Muchos colegios, con sus juntas directivas a la cabeza, tendrán la tentación de pensar que el asunto está resuelto y que, mientras la normativa estatal no se modifique –incluyendo a la mismísima Constitución, en la que la naturaleza de los colegios encuentra su base legal hoy por hoy indiscutible-, habrá colegios profesionales para rato. Harán mal en caer en la complacencia y, sobre todo, correrán el riesgo de provocar el efecto contrario: que los profesionales les hagan pagar con el descrédito la ausencia misma de modificaciones legislativas en una materia que, de una u otra manera, las está pidiendo a gritos.
Porque vale que en las autonomías y servicios de salud donde se ha ensayado la colegiación voluntaria no se ha producido una fuga indiscriminada de profesionales, liberados al fin de las obligaciones colegiales. Nada de eso: han sido pocos los casos de profesionales que han optado por la baja y muchos más, de hecho la inmensa mayoría, que han decidido permanecer colegiados. Algunos, por convicción, otros por temor a consecuencias indeseadas en el ejercicio profesional, y seguro que los ha habido por simple y llana pereza, o despreocupación, algo que en los médicos, más pendientes de su consulta y del paciente que de cualquier otra cosa, ocurre más veces de las debidas.
Pero insisto: que no haya habido bajas significativas de colegiados no puede ser interpretado por los colegios como un triunfo de sus tesis obligatorias. Porque la desafección, a mi juicio, persiste. El médico –también otros profesionales, pero en especial, el médico- no encuentra en los colegios esa organización profesional de relieve, poderosa, aglutinadora y, sobre todo, con autoridad y prestigio reconocidos a la que estaría encantado de pertenecer. Y esta falta de seducción hacia el profesional es un problema secular de los colegios, perceptible desde hace años, y que está lejos de solucionarse.

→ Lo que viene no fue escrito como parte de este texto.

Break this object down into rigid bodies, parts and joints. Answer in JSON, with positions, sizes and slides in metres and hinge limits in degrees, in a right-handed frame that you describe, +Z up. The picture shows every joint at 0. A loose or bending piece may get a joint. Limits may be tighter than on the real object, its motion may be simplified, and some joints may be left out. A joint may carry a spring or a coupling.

Sería oportuno que los presidentes provinciales y al frente de todos ellos, el Consejo General, hicieran una necesaria autocrítica de por qué tienen una consideración tan escasa, por no decir negativa, entre la colegiación. Y que, a partir de ese primer reconocimiento, pudieran generar una corriente de actuación, dirigida a promover nuevos espacios de encuentro, especialmente con los profesionales más jóvenes, que son los que, para bien o para mal, contribuirán a perfilar el futuro de las corporaciones.
El final del debate sobre la colegiación obligatoria no es el final del debate sobre el futuro de los colegios. Y la conclusión del segundo es bastante más trascendente que la del primero.